The effect is similar to using a rip fence guide, but unlike a rip fence guide you are not limited to only making cuts near the edge of the timber.


The device is be made out of two strips of wood, and each board is for use specifically with the circular saw and blade that made it. (A suitably-made sawboard could also be used with a jigsaw (although some jigsaws can suffer from blade wander or bend when the cut is guided too rigidly)).

You will need a thin sheet of good quality WBP plywood to make the guide (6mm is ideal). You don't need the whole sheet, but having at least a full length with one original undamaged factory machined edge is important.

(you can use thicker material, but you will sacrifice more maximum depth of cut if you do, alternatively a sheet of hardboard would make a cheaper alternative)



  1. Mark the factory edge of the board before cutting it.
  2. Cut a 4" to 6" piece of wood off the side of your sheet. (this section wants to be wide enough to allow clamps to be used on it without then interfering with the passing of the saw motor)
  3. Spread PVA wood glue or similar over the top surface of the section you have just cut.
  4. Place the remainder of the sheet on a flat surface, and flip the glued section over lengthways. Apply it to the top surface of the remainder of the sheet, with the two cut edges aligned. weight or clamp it in place an allow the glue to dry.
  5. Finally, using the saw that the guide it to be used with, cut the sawboard free of the remainder of the sheet.
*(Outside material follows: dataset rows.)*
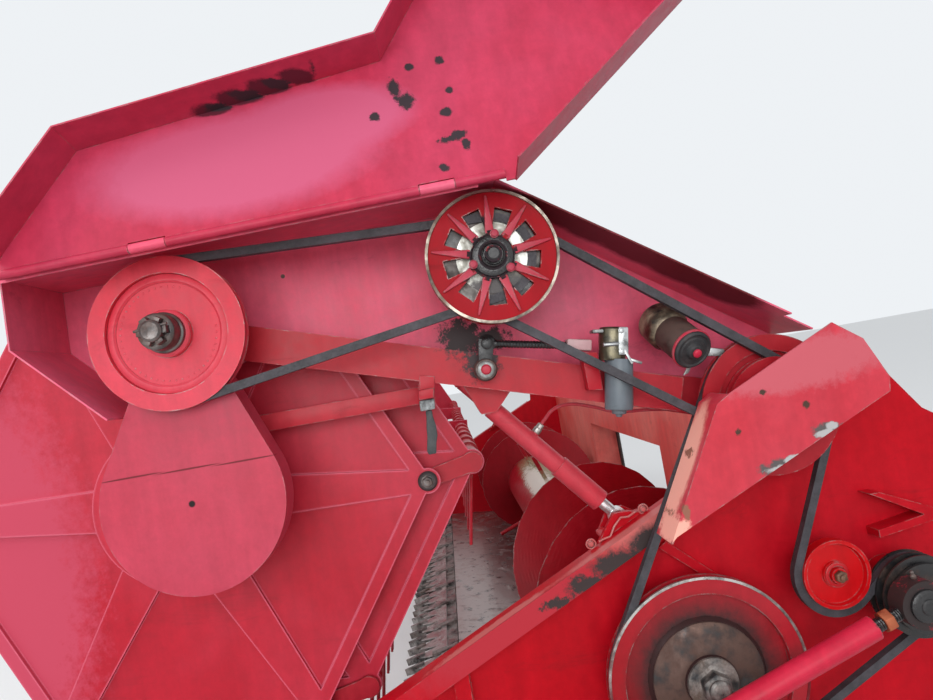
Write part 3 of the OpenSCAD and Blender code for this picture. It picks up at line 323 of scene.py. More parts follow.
dress(frame_red, "rear_wall", "rear_frame")

rubbery, takes, gives, coords = group_of(
    "dusty_rubber",
    [("Rubber", "c"), ("Dust", "c"), ("Dusting", "f")],
    [("Color", "c"), ("Roughness", "f"), ("Height", "f")],
)
dusting = spread(rubbery, noise(rubbery, coords, 18.0, 5.0, 0.7), 0.40, 0.68)
dusting = sum_of(rubbery, "MULTIPLY", dusting, takes["Dusting"])
weave = noise(rubbery, coords, 260.0, 2.0, 0.6)
given(rubbery, gives, {
    "Color": mixed(rubbery, dusting, takes["Rubber"], takes["Dust"]),
    "Roughness": spread(rubbery, weave, 0.3, 0.7, 0.5, 0.75),
    "Height": weave,
})


def rubber(name, black, dust, dusting):
    return coated(name, rubbery, {"Rubber": black, "Dust": dust, "Dusting": dusting}, (), 0.15, 0.001)


dress(rubber("throat_rubber", (0.014, 0.013, 0.014), (0.10, 0.085, 0.075), 0.5), "throat_seal")


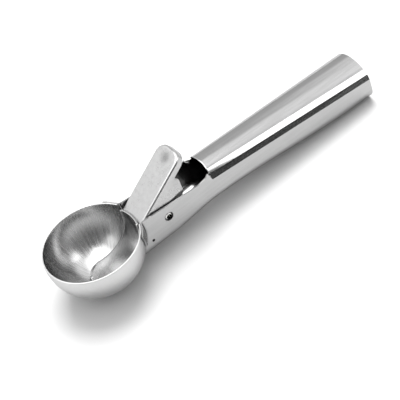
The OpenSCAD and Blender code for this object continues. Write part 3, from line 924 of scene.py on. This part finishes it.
def wire_place(i, j):
    ahead = Vector(route[min(len(route) - 1, j + 1)]) - Vector(route[max(0, j - 1)])
    across = Vector((0, 1, 0)).cross(ahead).normalized()
    over = across.cross(ahead.normalized())
    a = 2 * math.pi * i / WIRE_SIDES
    p = Vector(route[j]) + WIRE_R * (math.cos(a) * across + math.sin(a) * over)
    return at(PIN_X + p.x, p.y, PIN_Z + p.z)


spring = blank("spring", WIRE_SIDES, len(route) - 1, wire_place)
close_up(spring, 0.005)
for end in (route[0], route[-1]):
    middle = at(PIN_X + end[0], end[1], PIN_Z + end[2])
    lid(spring, lambda c: (c - middle).length < mm(2 * WIRE_R))
turn_out(spring)
smooth(spring, 50)
spring = settle(spring, "wound_spring")
dress(spring, drawn_wire, None, "return_spring")
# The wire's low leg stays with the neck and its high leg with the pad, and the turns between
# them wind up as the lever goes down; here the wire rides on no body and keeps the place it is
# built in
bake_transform(spring)

# ---------------------------------------------------------------------------------------------
# End cap: a pressed cup with a rounded edge, set into the tube's end
# ---------------------------------------------------------------------------------------------
CAP_RECESS, CAP_DEPTH, CAP_EDGE, CAP_FIT = 0.8, 5.0, 1.2, SHEET + 0.04
CAP_FACE = CAP_FIT + CAP_EDGE + 0.4
CAP_CORNER, CAP_CROWN, CAP_ROUND = 9, 16, 6
cap_end = REAR_X - CAP_RECESS


def cap_section(x, inset, j):
    """Point j of half the tube's section, set in from the outside."""
    w, low = half_width(x) - inset, underside(x) + inset
    r = max(0.3, corner_r(x) - inset)
    if j == 0:
        return 0.0, low
    if j <= CAP_CORNER:
        a = math.pi / 2 * (j - 1) / (CAP_CORNER - 1)
        return w - r + r * math.sin(a), low + r - r * math.cos(a)
    if j == CAP_CORNER + 1:
        return w, shoulder(x) - BEVEL_HEIGHT
    reach, sag = w - lean_in(x), crown_top(x) - inset - shoulder(x)
    bow = (reach * reach + sag * sag) / (2 * sag)
    a = math.asin(reach / bow) * (1 - (j - CAP_CORNER - 2) / CAP_CROWN)
    return bow * math.sin(a), crown_top(x) - inset - bow + bow * math.cos(a)


def cap_place(i, j):
    if i == 0:
        x, inset = cap_end - CAP_DEPTH, CAP_FIT
    elif i <= CAP_ROUND + 1:
        a = math.pi / 2 * (i - 1) / CAP_ROUND
        x = cap_end - CAP_EDGE + CAP_EDGE * math.sin(a)
        inset = CAP_FIT + CAP_EDGE - CAP_EDGE * math.cos(a)
    else:
        x, inset = cap_end, CAP_FACE
    y, z = cap_section(x, inset, j)
    return at(x, -y, z)


cap = blank("cap", CAP_ROUND + 2, CAP_CORNER + 2 + CAP_CROWN, cap_place)
finish_with(cap, "MIRROR", use_axis=(False, True, False), merge_threshold=mm(0.01))
close_up(cap, 0.01)
lid(cap, lambda c: c.x > at(cap_end - CAP_EDGE, 0, 0).x)
face_out(cap, at(cap_end, 0, 12), (1, 0, 0))
finish_with(cap, "SOLIDIFY", thickness=mm(SHEET), offset=-1, use_even_offset=True)
smooth(cap, 40)
cap = settle(cap, "pressed_cap")
dress(cap, brushed_sheet, "scoop_frame", "end_cap")

# ---------------------------------------------------------------------------------------------
# Floor, light and camera
# ---------------------------------------------------------------------------------------------
put_down()
bpy.ops.mesh.primitive_plane_add(size=1.3, location=(0.0, 0.25, 0))
floor = settle(bpy.context.object, "table")
paper = bpy.data.materials.new("matt white paper")
paper.use_nodes = True
sheet_shader = paper.node_tree.nodes["Principled BSDF"]
sheet_shader.inputs["Base Color"].default_value = linear("#F4F4F4")
sheet_shader.inputs["Roughness"].default_value = 0.9
sheet_shader.inputs["Specular IOR Level"].default_value = 0.1
floor.data.materials.append(paper)

world = bpy.data.worlds.new("studio")
bpy.context.scene.world = world
world.use_nodes = True
sky = world.node_tree
sky.nodes.clear()
direction = add(sky, "ShaderNodeTexCoord").outputs["Generated"]
parts = add(sky, "ShaderNodeSeparateXYZ", (), {"Vector": direction})


def lay_light(below, level, *edges):
    """Light of that level laid over what is below it. Each edge is an aim, how far towards it
    the light starts and where it is full. In place of an aim there may be a socket."""
    share = None
    for reading, start, full in edges:
        if isinstance(reading, tuple):
            reading = add(sky, "ShaderNodeVectorMath", {1: reading}, {0: direction},
                          operation="DOT_PRODUCT").outputs["Value"]
        part = add(sky, "ShaderNodeMapRange", {"From Min": start, "From Max": full},
                   {"Value": reading}, interpolation_type="SMOOTHSTEP").outputs["Result"]
        share = part if share is None else add(
            sky, "ShaderNodeMath", (), {0: share, 1: part}, operation="MULTIPLY").outputs[0]
    fixed, linked = {3: level}, {0: share}
    (fixed if isinstance(below, float) else linked)[2] = below
    return add(sky, "ShaderNodeMix", fixed, linked, data_type="FLOAT").outputs[0]


# What the steel mirrors: a dark room near the table, gray walls on the far side, a paler one on
# the far left and on the right, and a bright ceiling, which starts higher up on the far side
to_x, to_y, to_z = parts.outputs["X"], parts.outputs["Y"], parts.outputs["Z"]
studio = lay_light(0.06, 0.36, (to_z, 0.3, 0.45))
studio = lay_light(studio, 0.78, (to_y, 0.1, 0.5))
studio = lay_light(studio, 1.3, ((-0.77, 0.64, 0.0), 0.35, 0.75))
studio = lay_light(studio, 1.9, (to_x, 0.36, 0.64), (to_z, 0.45, 0.62))
FAR_HIGHER = 0.24
far_side = add(sky, "ShaderNodeMapRange", {"From Max": 0.6, "To Max": FAR_HIGHER},
               {"Value": to_y}, interpolation_type="SMOOTHSTEP").outputs["Result"]
height = add(sky, "ShaderNodeMath", (), {0: to_z, 1: far_side},
             operation="SUBTRACT").outputs[0]
studio = lay_light(studio, 1.45, (height, 0.62, 0.86))
# Round lamps that the cup's hollow and the blade mirror, and the dark of the camera's own place,
# which is the second: level, azimuth, elevation, and the degrees within which it is full and
# beyond which it is gone
LAMPS = [(1.7, 100, 52, 7, 17), (0.15, -104, 43, 7, 13), (5.6, -106, 60, 6, 11),
         (2.3, -162, 36, 8, 15), (1.9, -25, 46, 6, 13)]
for level, azimuth, elevation, inner_edge, outer_edge in LAMPS:
    a, e = math.radians(azimuth), math.radians(elevation)
    aim = (math.cos(e) * math.cos(a), math.cos(e) * math.sin(a), math.sin(e))
    studio = lay_light(studio, level, (aim, math.cos(math.radians(outer_edge)),
                                       math.cos(math.radians(inner_edge))))
# The steel sees the studio, the paper is lit evenly, and the camera sees white
AMBIENT, BACKDROP = 0.8, 1.0
rays = add(sky, "ShaderNodeLightPath")
lit = add(sky, "ShaderNodeMix", {2: AMBIENT}, {0: rays.outputs["Is Glossy Ray"], 3: studio},
          data_type="FLOAT").outputs[0]
shown = add(sky, "ShaderNodeMix", {3: BACKDROP}, {0: rays.outputs["Is Camera Ray"], 2: lit},
            data_type="FLOAT").outputs[0]
backdrop = add(sky, "ShaderNodeBackground", {"Color": (1, 1, 1, 1)}, {"Strength": shown})
add(sky, "ShaderNodeOutputWorld", (), {"Surface": backdrop.outputs["Background"]})


def softbox(name, centre, facing, width, height, radiance, mirrored):
    """An even panel of light, its width level, that looks along facing."""
    lamp = bpy.data.lights.new(name, "AREA")
    lamp.shape = "RECTANGLE"
    lamp.size, lamp.size_y = width, height
    # Watts for a radiance that is the same whatever the size
    lamp.energy = radiance * math.pi * width * height
    panel = bpy.data.objects.new(name, lamp)
    panel.location = centre
    panel.rotation_euler = (-Vector(facing)).to_track_quat("Z", "Y").to_euler()
    panel.visible_camera = False
    # Some panels give the steel its highlights, the other lights the paper
    panel.visible_glossy = mirrored
    panel.visible_diffuse = not mirrored
    bpy.context.scene.collection.objects.link(panel)
    return panel


# Two cards that the handle mirrors, and the panel behind that lights the paper and casts the
# soft shadow towards the front
softbox("front card", (0.5, -0.25, 0.22), (0, 1, 0), 0.8, 0.21, 3.2, True)
softbox("top card", (-0.10, 0.0, 0.32), (0, 0, -1), 0.40, 0.36, 2.1, True)
KEY_AT = Vector((0.36, 0.47, 1.25))
softbox("key", KEY_AT, -KEY_AT, 0.95, 0.95, 6.6, False)

# Camera: where it stands, which way its right and its top look, and a long lens
CAMERA_AT = Vector((-0.19375, -0.4898, 0.5182))
CAMERA_RIGHT, CAMERA_UP = Vector((0.7696, -0.5756, -0.2765)), Vector((0.5878, 0.4695, 0.6588))
LENS_MM, SENSOR_MM = 119.08, 36
lens = bpy.data.cameras.new("camera")
lens.lens = LENS_MM
lens.sensor_width = SENSOR_MM
lens.clip_start, lens.clip_end = 0.01, 20
camera = bpy.data.objects.new("camera", lens)
bpy.context.scene.collection.objects.link(camera)
right = CAMERA_RIGHT.normalized()
up = (CAMERA_UP - right * CAMERA_UP.dot(right)).normalized()
facing = Matrix((right, up, right.cross(up))).transposed().to_4x4()
camera.matrix_world = Matrix.Translation(CAMERA_AT) @ facing
bpy.context.scene.camera = camera

view = bpy.context.scene.view_settings
view.view_transform = "Standard"
view.look = "None"
view.exposure = 0.0
bpy.context.scene.cycles.use_denoising = True
bpy.context.scene.cycles.max_bounces = 12
bpy.context.scene.cycles.caustics_reflective = False

bpy.context.view_layer.update()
It is important that you place the side of the saws baseplate that is furthest from the blade against the edge of the glued on part. (you may need to retract the saw guard manually to allow easy positioning of the saw at the start of the cut).

Cross Cut Version

You can make a short version that is ideal for cross cutting timber to length. To make it even easier to use, fix a batten to the underside at one end, and take care to make sure that is square to the guide, and it will make perfectly square cross cuts every time:



Mark the two ends of your required cut line. Place the sawboard in place close to the marks. Now adjust the first end to the exact position required, and clamp it to the material being cut (small one handed auto clamps are ideal for this). Now position the other end (the clamp 8' away on the other end will not stop you moving the free end), and clamp that. You now know that the cut will be exactly on the edge of the sawboard.

Place your saw on the board with the motor side of the machine's sole plate against the guide section of the sawboard, and the sole plate sat on the base board section. Cut in a smooth fluid movement from one end to the other, keeping the saw tucked against the edge of the sawboard. The sawboard will:

  • Keep the cut straight and true.
  • Protect the surface of the timber being cuit from being marked by the saws sole plate
  • Help reduce splintering and breakout along the top of the cut line (more so on the side of the cut that has the timber protected by the sawboard).